Leading the exodus are the state’s cash-rich modern farmers, who are expanding operations in other agriculture-based nations, where relatively low levels of investment provide better returns than can be found in Punjab.
The same farmers are also eyeing other countries’ advanced marketing systems and food processing industries, which are key to the profitability of the agriculture sector, but which have never taken off in Punjab.
Ukraine devotes 71.2% of its total land area to agricultural use, has lower operational costs than in Punjab, and its government is actively promoting agriculture as a business sector.
On top of that, farming of Ukraine’s 32.5 million hectares of arable land contributes 34% to the nation’s Gross Domestic Product. The country is a leading producer and major exporter of wheat, sunflower oil, maize and barley, and its climate is favorable for the production of grain, cereals, oilseeds and other profitable agricultural products.
Pavitar Singh Pangli, president of Borlaug Farmers Association for South Asia, acknowledges the attraction, describing Ukraine as a country with vast agricultural fields and fully mechanised farming.
“It is a competitive agriculture market, with facilities like electricity, irrigation, seeds and fertilizers, and systematic and affordable labor,” he said.
For farmers and other investors in the agricultural sector, Ukraine is also an excellent gateway to world markets. It enjoys proximity to the large and growing markets of the Russian Federation, the European Union, and even the Middle East and North Africa through its well-equipped sea ports.
Meet Jaswinder Singh
Jaswinder Singh is the latest of the modern farmers from Punjab’s Jalandhar region to move base. Singh has already completed agricultural projects in Ukraine and has acquired about 12,000 acres (about 5,000 hectares) of land there.
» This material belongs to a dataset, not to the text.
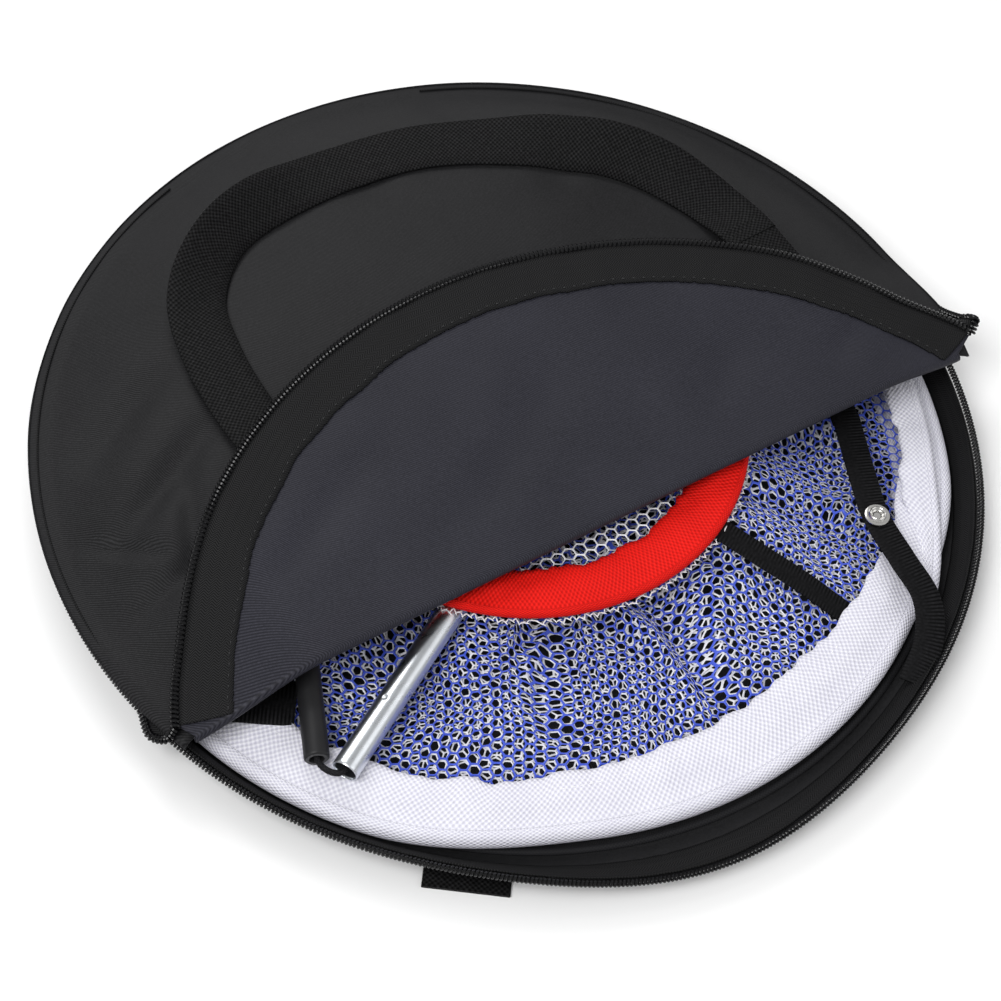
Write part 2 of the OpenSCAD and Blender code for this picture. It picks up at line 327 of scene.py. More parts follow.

According to Singh, he and his associates wanted to expand their agricultural profile, but couldn’t do so given the present conditions in Punjab.
“It is not possible to expand agriculture-based projects in Punjab, a state of great poverty. On top of that, the cost of inputs including seeds, fertilizers, pesticides and insecticides has been increasing day by day without state control,” he complained, while also pointing out farmers’ woes over the unreliable supply of electricity during key production seasons.
“Expansion (in Punjab) was simply not possible, even in the foreseeable future,” he added.
Ukraine also offers a competitive edge thanks to its fertile black soil and favorable climate.
Anil Sharma of Punjab Agriculture University, Ludhiana, describes Ukraine as the bread basket of Europe: “For this, the country should be thankful to its black chernozem soil, which is highly fertile and rich in organic matter. Covering more than half of Ukraine’s cultivable land, chernozem soil offers exceptional agronomic conditions for the production of a wide range of crops, especially cereals and oilseeds.”
Over the past few years, Ukraine has actively wooed overseas farmers by inviting them to explore investment opportunities, identifying land for lease and promoting related businesses like poultry, dairy and pig farming.
Where Punjab is losing
When it comes to agricultural land, Ukraine offers farmers a sweet deal.
Davinder Pal Singh Chawla is a prominent agricultural land promoter and director of Sunbeam Colonisers Pvt Ltd who has reportedly made the most profitable investment in Ukraine. He told Asia Times that the cost of agricultural land in Ukraine is quite low compared to Punjab.
“The average price per hectare of agricultural land in Ukraine is about US$3,000 to $6,000. Average lease rates of agricultural land are $32 to $75 per hectare per annum. Also, the agricultural fields are very far apart here in comparison to Punjab, so it is easy to manage big holdings in comparison to small chunks and more profitable too, due to low cost of inputs per hectare,” Chawla said.
In Punjab, prices are steep for farm land near major cities and adjoining highways or other link roads. The average price per hectare in prime areas is about $600,000 to $700,000, with plots in more rural areas commanding prices of $75,000 to $150,000. Leasing rates for agricultural land are also soaring.
“So buying agricultural land in such locations has become extremely difficult,” Chawla said.
It is easy for foreigners to buy land not intended for agricultural purposes in Ukraine, where the Land Code regulates purchase of property. However, to acquire land intended agricultural use, one needs to establish a legal entity on the territory of Ukraine and to purchase a parcel of land for this legal entity. Foreign farmers, with the help of local law firms, acquire land for cultivation in this way.
Sushil S Malhotra, the general secretary of the Progressive Innovative Farmers’ Association, had another complaint about Punjab, the state of the 1960s Green Revolution.
“The poor and vulnerable people are poorly cared for in the state,” he said, adding that “electricity supply to the agriculture sector is only available four to five hours a day. Groundwater level is already down as irrigation is dependent on tubewells in the major portion of the state. Even canal water is available only to a limited agricultural area and is not fulfilling the requirements of most of the sector”.